When the iPhone first came out, it was the only material possession that I wanted. It had the promise of being everything that I could technically want in one device in my pocket. I wasn’t able to afford it at the time, most people weren’t as it was $600 dollars and I was expecting my first child.

I later got one, but it has never really made me happy.

I’ve been content to be able to while away hours playing games and surfing the internet.

I’m grateful when it give me correct information about traffic and weather.

I do get enjoyment from taking and looking at pictures and I think that is the closest that I come from being happy about the phone.

Because it has come with costs that I didn’t expect.

Interruptions from telemarketers.

Things claiming to be news but advertisements about things that I have no interest in.

Time that I should have been paying attention to other things but was concentrated on my screen.

It’s a complicated feeling and is part of why I don’t get a new one frequently.

Hollie Baggins-Kenobi

I kind of wish I didn’t have one.
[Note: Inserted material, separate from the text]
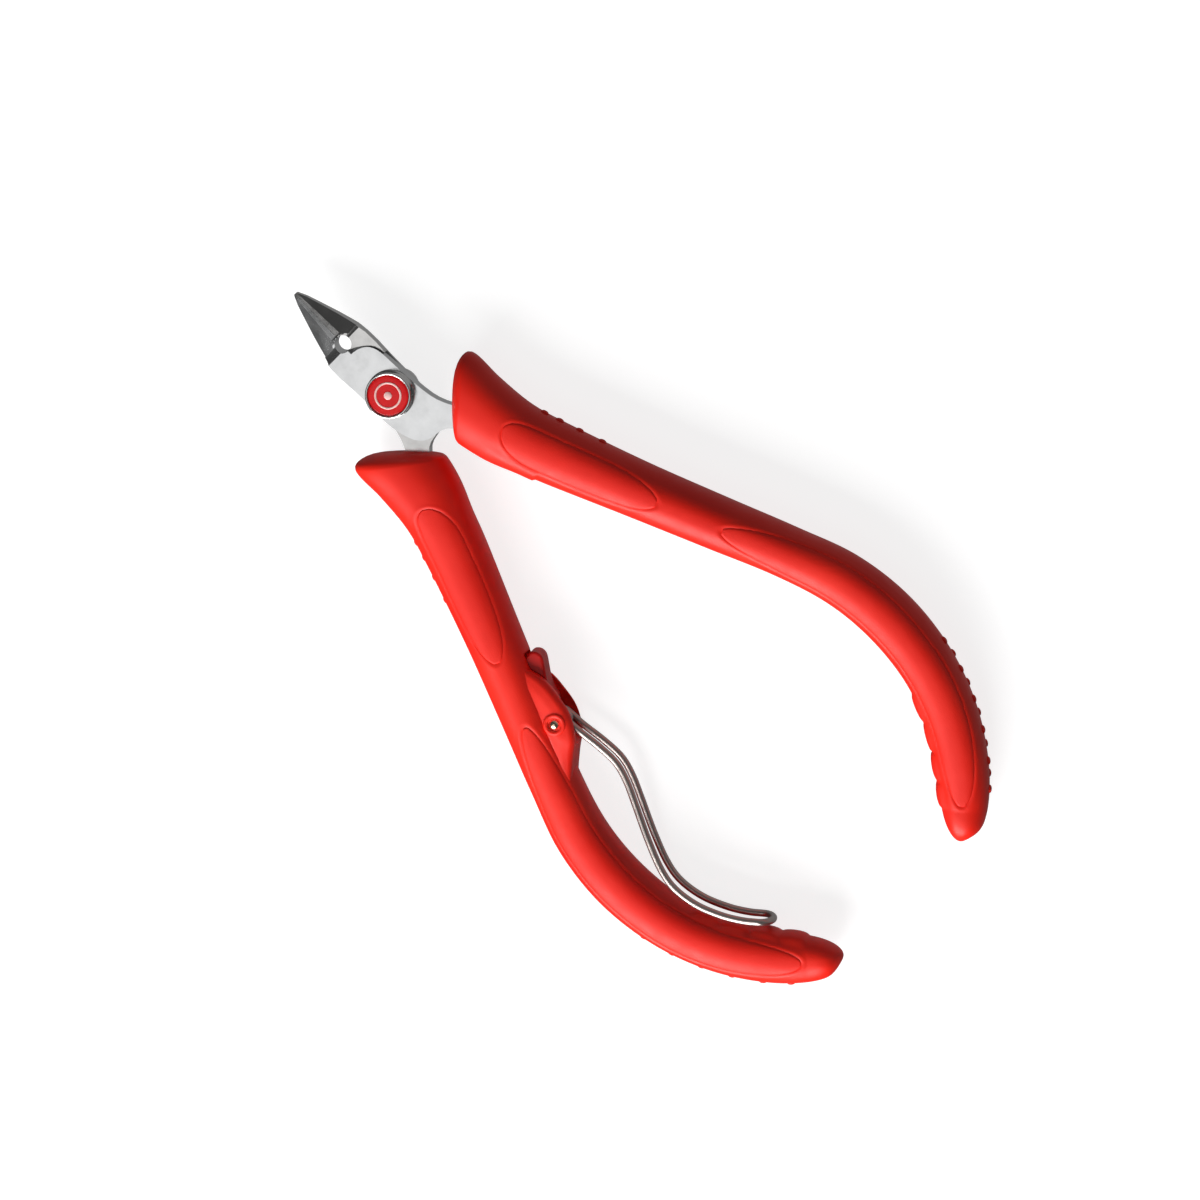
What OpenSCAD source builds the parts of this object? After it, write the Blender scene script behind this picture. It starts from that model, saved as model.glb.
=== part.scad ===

I do, because it’s what keeps me in this ecosystem that exists with my family (we all have one). But at the same time, I resent how necessary it is in this world, and I wish I didn’t need it. I wish I had a dumb phone that just did regular telephone function, maps, and texts. I’d even carry an iPod or such around as an extra device, happily.

Mandaris Moore

@hollie I feel that way sometimes as well. I’ve heard of a couple people doing something like that.

Hollie Baggins-Kenobi

Yeah I’ve heard of people “making smart phones dumb”, just deleting all the apps and keeping only the bare essentials. This might be a perfect winter afternoon project.

Simon Woods

@hollie I have stripped down my phone for personal use. It has worked out well.